> _Exercise instructions_
Below are some records. Reproduce them exactly from their first line through the line with "seatCrease = 0.8", inclusive.

> _Data for the task_
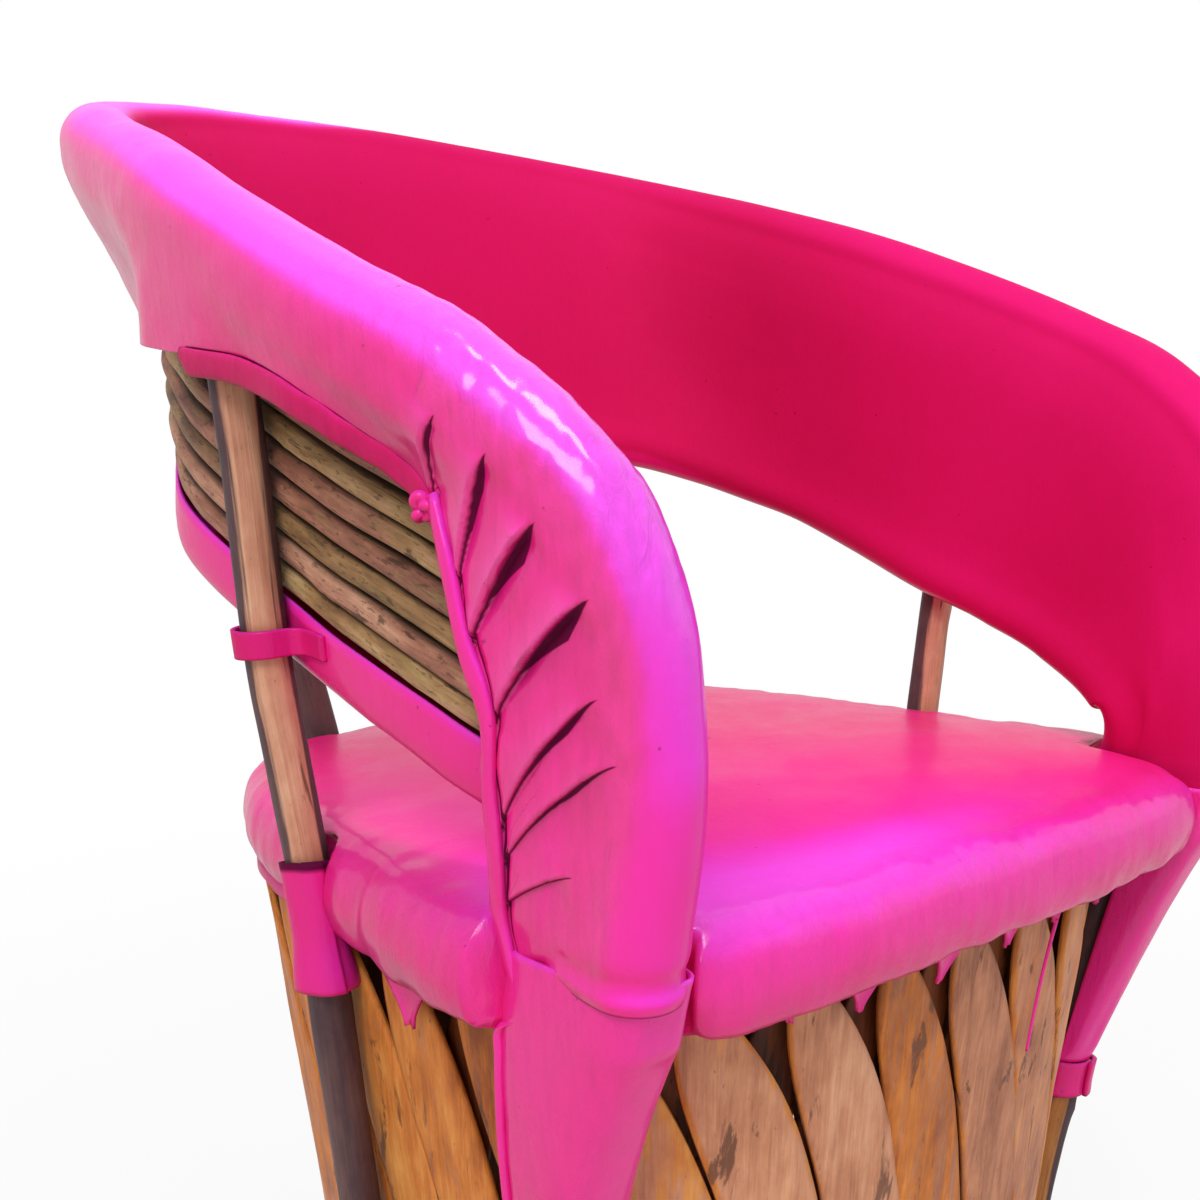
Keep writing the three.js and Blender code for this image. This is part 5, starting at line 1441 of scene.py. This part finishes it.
seatShape = madeRoom(seatShape)
x, y = seatShape[..., 0], seatShape[..., 1]
nearLeft = ease(-(x * 0.6 + y * 0.8), -60, 230)
frontShine = np.exp(-((seatRow - 8.8) / 1.3) ** 2) * ease(-y, 40, 200) * ease(-x, -200, 150)
seatGlow = mixed(-0.55, -0.26, nearLeft) * ease(seatRow, 6.5, 9) - 0.14 * sideBand + 0.36 * frontShine
seatCrease = 0.8 * (1 - ease(seatRow, 1.2, 1.7))


def withMiddles(values, below, above):
    # values ring by ring, then those of the two middle points that close the cushion
    return np.concatenate([np.broadcast_to(values, seatShape.shape[:2]).ravel(), [below, above]])


seatObject = leatherPiece(
    "seatCushion", closedTube(seatShape), "seat_leather", ["seat_cushion"], seatLeather,
    glow=withMiddles(seatGlow, 0, -0.2), crease=withMiddles(seatCrease, 1, 0),
    wrinkle=withMiddles(0.12 + 0.5 * sideBand, 0, 0))
print("cushion ready")

# Leather tabs at the hem, and a thong that hangs from it

# Tabs seen in the photograph: turn round the drum in degrees, drop and width in millimetres
tabs = {
    "seen": [(194, 36, 44), (238, 14, 18), (248.5, 19, 22), (263, 20, 22), (275.5, 15, 18)],
    "wall": 2.2, "out": 4.6, "overlap": 7, "narrowing": 0.85, "hemRadius": 235, "rows": 12, "columns": 13,
    "firstTurn": 287, "lastTurn": 488, "pitch": 15.2,
}


def hemTab(turn, drop, width, seed):
    down = np.linspace(0, 1, tabs["rows"])[:, None]
    across = np.linspace(-1, 1, tabs["columns"])[None, :]
    narrowing = 1 - tabs["narrowing"] * ease(down, 0.1, 1.0)
    halfAngle = across * narrowing * width / 2 / tabs["hemRadius"]
    angle = np.radians(turn) + halfAngle + 0.02 * down * math.sin(seed * 1.7)
    height = hemHeight + tabs["overlap"] - (drop + tabs["overlap"]) * down + 1.0 * np.cos(across * 3 + seed)
    curl = 1.2 * across ** 2 + 2.4 * (1 - down) + 1.5 * down ** 2 * math.cos(seed)
    shells = [drumPoint(angle, height, tabs["out"] + curl + offset) for offset in (tabs["wall"], 0)]
    return closedShell(*shells)


tabDice = random.Random(7)
tabPlaces = list(tabs["seen"])
for turn in np.arange(tabs["firstTurn"], tabs["lastTurn"], tabs["pitch"]).tolist():
    tabPlaces.append((turn + tabDice.uniform(-3, 3), tabDice.uniform(10, 20), tabDice.uniform(15, 23)))
tabBlocks = [hemTab(turn % 360, drop, width, seed) for seed, (turn, drop, width) in enumerate(tabPlaces)]
leatherPiece("hemTabs", joined(tabBlocks), "strap_leather", wrinkle=0.5, glow=-0.06)

# The thong's radius and drop are in millimetres; its length and mean width in metres
thong = {
    "turn": 289, "sweep": 3.5, "drop": 96, "radius": 1.3, "taper": 0.3, "length": 0.098, "width": 0.0021,
}
thongShare = np.linspace(0, 1, 40)
thongTurn = thong["turn"] - thong["sweep"] * thongShare
thongHeight = hemHeight + 4 - thong["drop"] * thongShare
thongPath = drumPoint(np.radians(thongTurn), thongHeight, 5.5 - 1.5 * np.sin(thongShare * np.pi))
thongRadii = thong["radius"] * (1 - thong["taper"] * thongShare)
thongRings, _ = tubeRings(thongPath, thongRadii, 10, 5, rough=0.1, upright=True)
hemThong = leatherPiece("hemThong", closedTube(thongRings), "strap_leather", wrinkle=0.3, glow=-0.1)
print("hem ready")

# Carried-over pieces

carriedOver = {
    "floor_hoop": hoopWood, "foot_binding_hoop": hoopWood, "seat_hoop": hoopWood, "seat_deck": reedWood,
}
for nodeName, material in carriedOver.items():
    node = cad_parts[nodeName]
    node.data.materials.clear()
    node.data.materials.append(material)
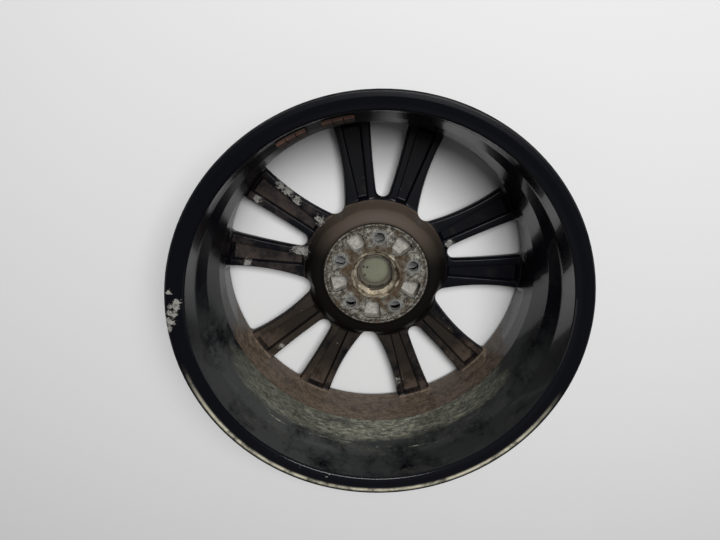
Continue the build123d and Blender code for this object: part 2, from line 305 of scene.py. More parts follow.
def along(guide, run):
    """Points on a guide line at the given runs."""
    distance, path = guide
    return np.stack([np.interp(run, distance, path[:, k]) for k in (0, 1)], axis=-1)


def run_at_radius(guide, radii):
    """Run at which a guide line crosses each radius."""
    distance, path = guide
    return np.interp(radii, np.linalg.norm(path, axis=1), distance)


# %% Spokes: the flat grid of one sector
CHANNEL_ANGLE, CHANNEL_HALF = 14.5, 3.3
# Rows near the hub, as the run up the wide window, the radius in the channel and the run up the
# narrow window. They close up where a window's tip begins, and FAR_RADII follows them outwards.
NEAR_HUB = np.array([
    (82, 82, 82), (85.5, 85.5, 85.5), (88.5, 88.5, 88.5), (90.5, 90.5, 90.5), (92.5, 92.5, 92.5),
    (94.4, 94.6, 94.8), (95.3, 96.2, 97), (96.0, 97.6, 98.6), (97.0, 99.2, 100.6),
    (98.6, 101.2, 103), (100.6, 103.2, 105.4), (102.4, 105.2, 107.6), (103.7, 107.0, 109.2),
    (105.2, 108.6, 110.2), (106.7, 109.8, 110.9), (108.2, 110.8, 111.6), (109.8, 111.4, 112.4),
    (111.4, 111.8, 113.3), (113.2, 112.2, 114.8), (115.2, 112.7, 116.4), (117.4, 113.2, 118.2),
    (119.8, 114.0, 120.2), (122.6, 115.2, 122.4), (125.8, 117.2, 124.8), (129.6, 120.2, 127.4),
    (134, 124.5, 130.4), (139.5, 130, 134),
])
WIDE_TIP_ROW, NARROW_TIP_ROW = 12, 17
FAR_RADII = np.array([
    136, 144, 153, 163, 173, 183, 193, 202, 209, 213.5, 215.3, 216.3, 217, 217.5, 218, 218.5,
    219.2, 220.2, 221, 221.8, 224, 229,
])
FLANK_STEPS = [0, 0.5, 1.0, 1.5, 2.0, 2.5, 3.1, 4.0]
WALL_STEPS = [2.2, 1.5, 1.1, 0.75, 0.4, 0]
FLOOR_STEPS = [0.5, 1.2, 2.4]
FRONT_STEPS = [0, 0.4, 0.9, 1.5, 2.2, 3.2, 5.0]


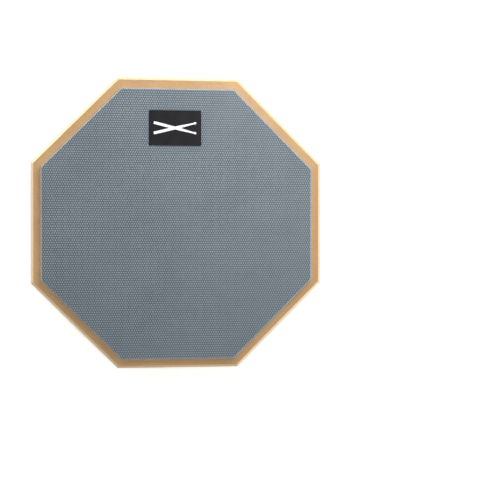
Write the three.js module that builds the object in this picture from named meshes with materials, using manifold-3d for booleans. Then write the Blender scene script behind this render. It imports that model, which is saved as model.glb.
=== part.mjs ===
// Octagonal drum practice pad: a rubber playing sheet glued to a fibreboard base, with a sponge disc
// and a threaded insert for a stand underneath. Millimetres, +Z up. The playing surface faces up, the
// label is on its +Y side, and the origin is at the centre of the face that the pad rests on.

import * as THREE from 'three';
import { mergeVertices } from 'three/addons/utils/BufferGeometryUtils.js';
import Module from 'manifold-3d';

const wasm = await Module();
wasm.setup();

// Thickness of each layer, from the resting face up
const basePadThickness = 3;
const adhesiveThickness = 0.25;
const boardThickness = 12;
const playingSheetThickness = 4;
const labelThickness = 0.5;
const printThickness = 0.25;

// Octagonal base board, across flats
const boardWidth = 240;
const frontChamfer = 2.25;
const backChamfer = 1.25;

// Rubber playing sheet, across flats, with its cut edge sloping in at the top. It is glued on by
// hand, a little off the board's centre.
const playingSheetWidth = 223;
const playingSheetBevel = 0.75;
const playingAdhesiveWidth = 222;
const playingSheetCentre = new THREE.Vector2(-0.25, -1);

// Sponge disc on the back
const basePadDiameter = 218;
const basePadHole = 18;
const basePadEdge = 0.5;
const baseAdhesiveDiameter = 217;

// Flanged, hex-drive insert with an M8 thread
const flangeDiameter = 17;
const flangeThickness = 1.5;
const flangeBevel = 0.5;
const barrelLength = 10;
const barrelDiameter = 14.5;
const barrelRootDiameter = 12.8;
const woodThreadStart = 1.5;
const woodThreadPitch = 2;
const woodThreadTurns = 4;
const woodThreadCrest = 0.3;
const barrelLeadIn = 0.6;
const hexAcrossFlats = 10;
const hexDepth = 4.5;
const hexEntryBevel = 0.3;
const threadMinorDiameter = 6.7;
const threadCountersink = 0.75;

// Blind hole in the board: the insert's barrel keeps a gap to it all round and at its end
const insertHoleGap = 0.3;
const insertHoleEndGap = 0.75;

// Label and its print, a pair of crossed drumsticks
const labelWidth = 43;
const labelHeight = 29;
const labelCorner = 0.75;
const labelCentre = new THREE.Vector2(-2.75, 78);
const stickLength = 36;
const stickButtWidth = 2.2;
const stickNeckWidth = 1;
const stickTaperStart = 0.6;
const stickBeadLength = 2.6;
const stickBeadWidth = 1.8;
const stickTurn = THREE.MathUtils.degToRad(14);

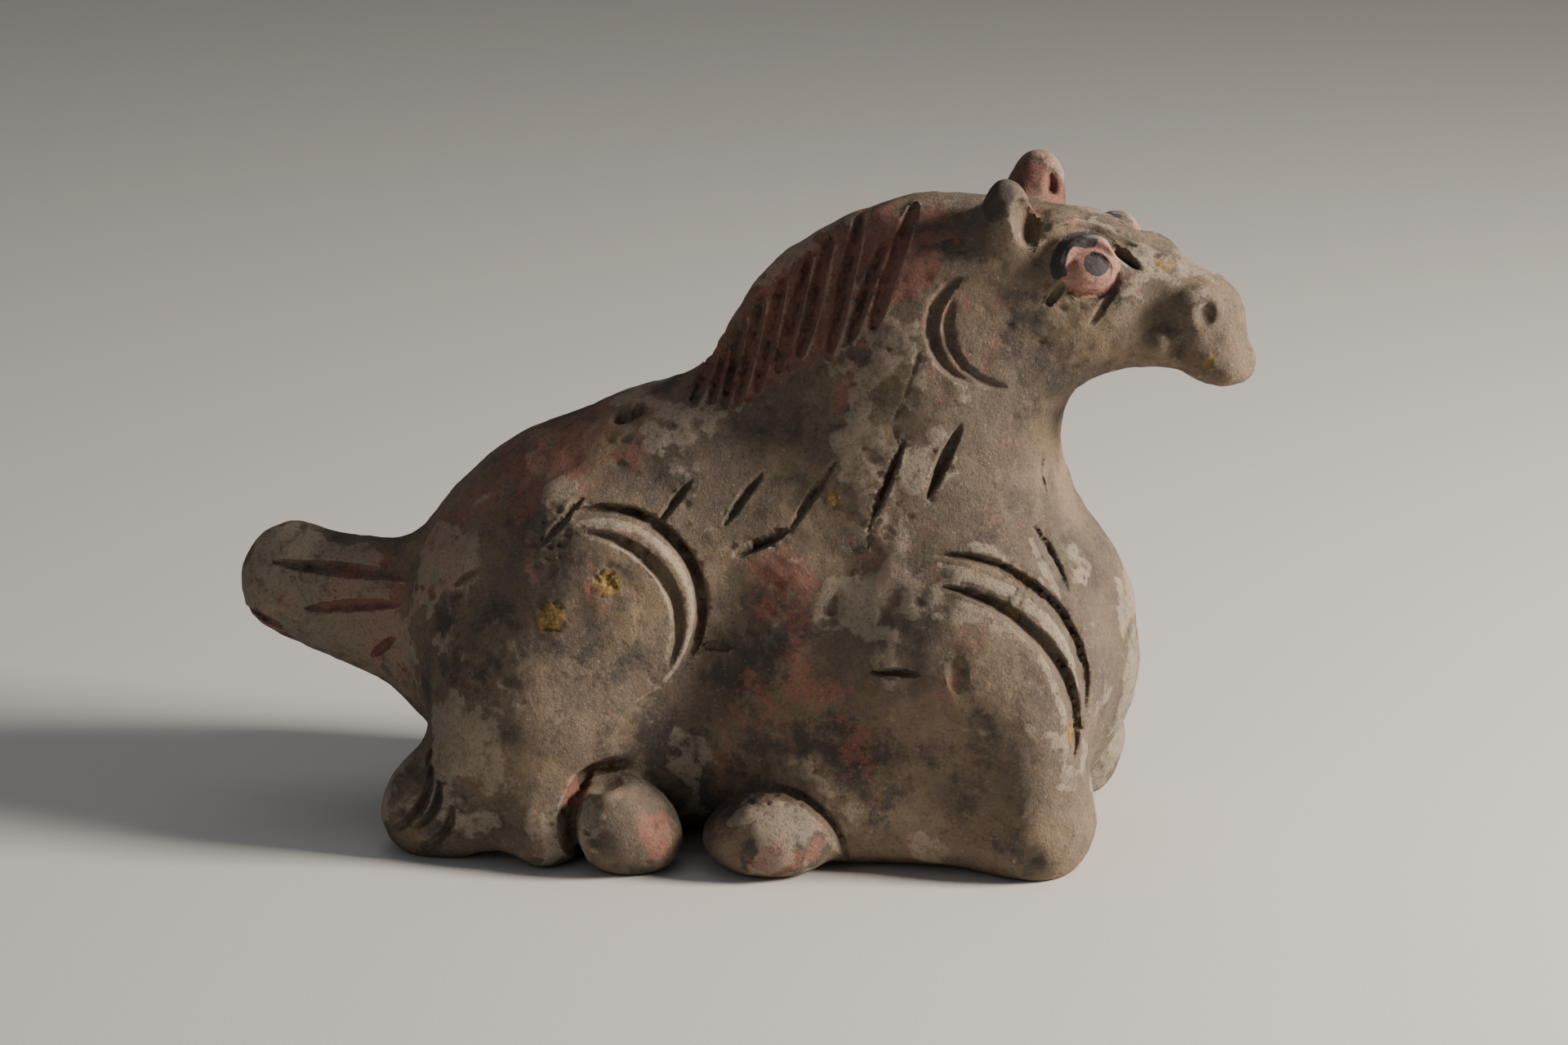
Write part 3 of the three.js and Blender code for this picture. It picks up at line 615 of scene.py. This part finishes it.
    def depth(self, p: Points) -> Values:
        """How deep the marks cut at places in sculpting coordinates, in mm."""
        fade = np.minimum(1.0, np.abs(p[:, 1]) / self.seam_fade)
        a = p[:, 0] + self.wander * lattice(p, self.wander_size, 41)
        b = p[:, 2] + self.wander * lattice(p, self.wander_size, 42)
        marks = self.every()
        both = deepest([mark for mark in marks if mark.side is Side.BOTH], a, b)
        right = deepest([mark for mark in marks if mark.side is Side.RIGHT], a, b)
        return fade * (both + np.where(p[:, 1] < 0, right, 0.0))


@dataclass(frozen=True)
class EyePaint:
    """Black slip and rose paint on the eyes; each pair is where an edge starts and ends."""

    middle: Pair = (-1.3, -0.2)
    pupil: Pair = (0.6, 0.0)
    pupil_edge: Pair = (3.6, 4.3)
    lid_start: Pair = (66, 80)
    lid_end: Pair = (196, 214)
    lid_inner: Pair = (7.0, 7.8)
    lid_outer: Pair = (11.0, 13.0)
    lid_above: Pair = (4.6, 5.4)
    rose_edge: Pair = (8.6, 10.6)
    deep: float = 10.0
    lowest: float = 150.0

    def shares(self, head: Head, p: Points) -> tuple[Values, Values]:
        """How much paint there is at each place, by the eye's own plane.

        Args:
            head: The head that carries the eyes.
            p: Places in mm.

        Returns:
            Black slip on the pupil and the outer lid; rose on the eyeball and the inner lid.
        """
        q = head.eye.local(head.frame().local(p))
        near = (np.abs(q[:, 2]) < self.deep) & (p[:, 2] > self.lowest)
        along, above = q[:, 0] - self.middle[0], q[:, 1] - self.middle[1]
        ring = np.hypot(along, above)
        angle = np.degrees(np.arctan2(above, along)) % 360
        aside = np.hypot(q[:, 0] - self.pupil[0], q[:, 1] - self.pupil[1])
        pupil = 1.0 - ramp(aside, *self.pupil_edge)
        outer = ramp(angle, *self.lid_start) * (1.0 - ramp(angle, *self.lid_end))
        beyond = np.maximum(ramp(ring, *self.lid_inner), ramp(q[:, 1], *self.lid_above))
        lid = outer * beyond * (1.0 - ramp(ring, *self.lid_outer))
        ball = 1.0 - ramp(ring, *self.rose_edge)
        return np.where(near, np.maximum(pupil, lid), 0.0), np.where(near, ball, 0.0)


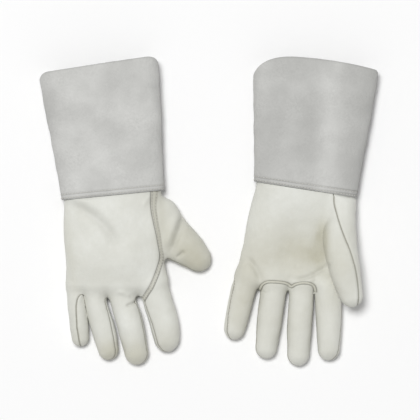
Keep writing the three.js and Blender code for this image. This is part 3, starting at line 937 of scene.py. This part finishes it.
def joined(seam, row):
    """1 where the strap is flush with the leather beside it, above the thumb's crotch, else 0."""
    return smooth(seam["strap_side"][row] / 1.5 + 0.5) * smooth(seam["crotch"][row] / 10)


def profile(glove, node, seam, row):
    """How high a piece stands over the bare skin: its grooves, welts, strap or piping."""
    side = np.abs(seam["side"][row])
    strap = strap_gap(glove, seam, row)
    base = base_gap(glove, seam, row)
    flush = joined(seam, row)
    if node == "finger_base_welt":
        over = PIPING_PROUD * smooth(seam["base_end"][row] / 2)
        return over * np.sqrt(np.clip(1 - (base / PIPING) ** 2, 0, 1)) - PIPING_SUNK
    if node.endswith("_welt"):
        return WELT_PROUD * (1 - (side / WELT) ** 2) - WELT_SUNK
    ridge = RIDGE * hump(side - RIDGE_FROM_SEAM, RIDGE_WIDTH)
    rise = -GROOVE * hump(side, GROOVE_WIDTH) + ridge
    if node == "keystone_strap":
        return rise + STRAP_PROUD * (1 - 0.6 * hump(strap, 0.6)) * (1 - 0.8 * flush)
    rise = rise - 0.3 * hump(strap, 1.3) * (1 - flush)
    return rise - 0.5 * hump(np.clip(base - PIPING, 0, None), 1.1)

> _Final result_
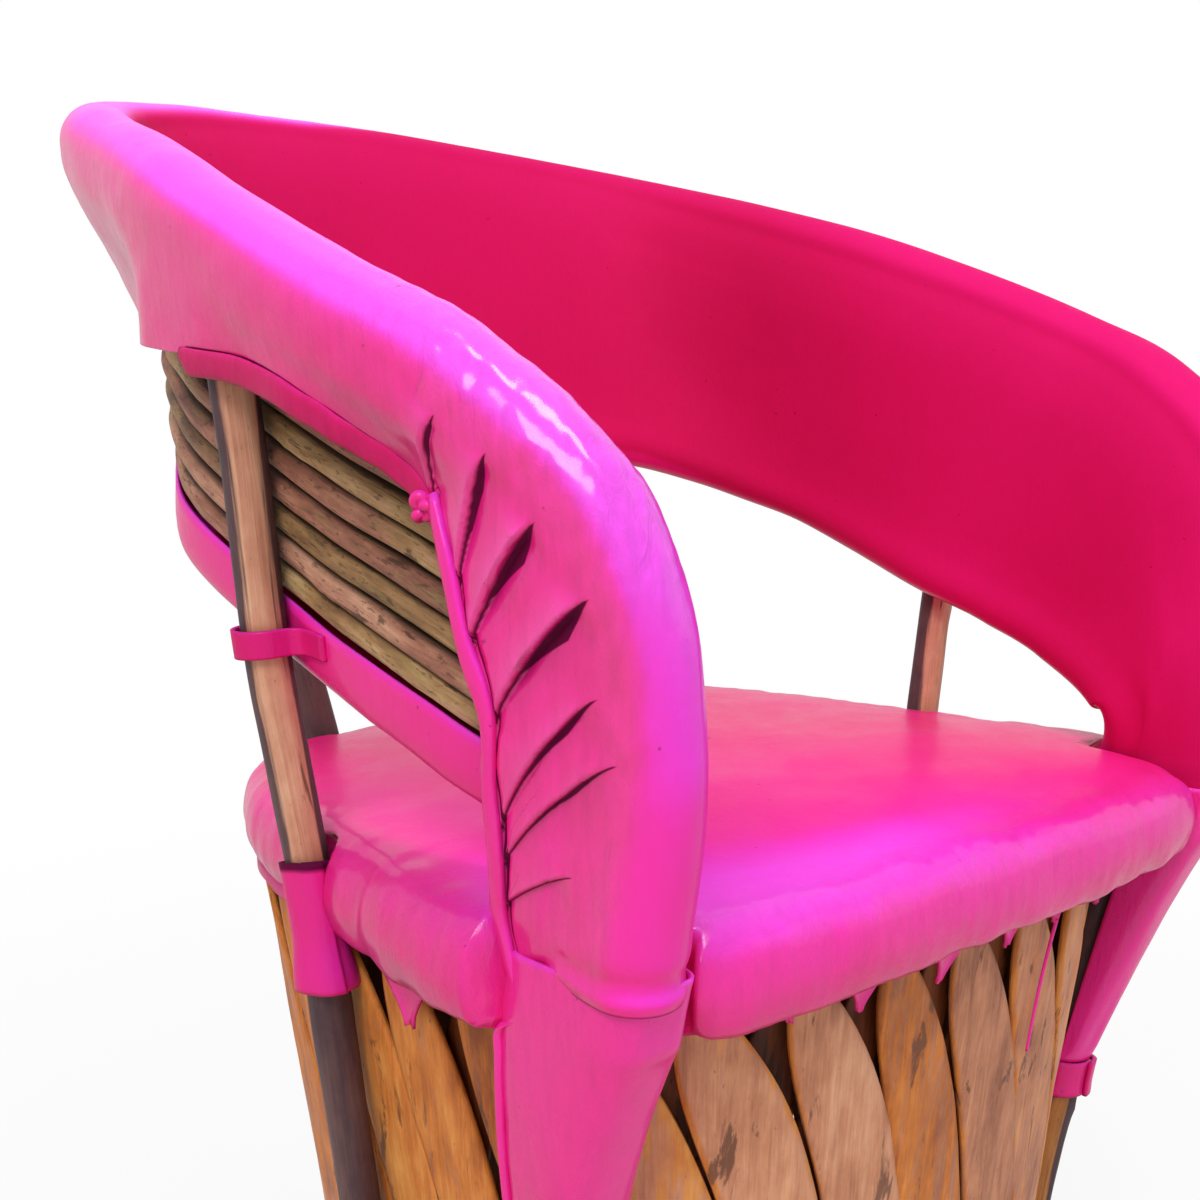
Keep writing the three.js and Blender code for this image. This is part 5, starting at line 1441 of scene.py. This part finishes it.
seatShape = madeRoom(seatShape)
x, y = seatShape[..., 0], seatShape[..., 1]
nearLeft = ease(-(x * 0.6 + y * 0.8), -60, 230)
frontShine = np.exp(-((seatRow - 8.8) / 1.3) ** 2) * ease(-y, 40, 200) * ease(-x, -200, 150)
seatGlow = mixed(-0.55, -0.26, nearLeft) * ease(seatRow, 6.5, 9) - 0.14 * sideBand + 0.36 * frontShine
seatCrease = 0.8 * (1 - ease(seatRow, 1.2, 1.7))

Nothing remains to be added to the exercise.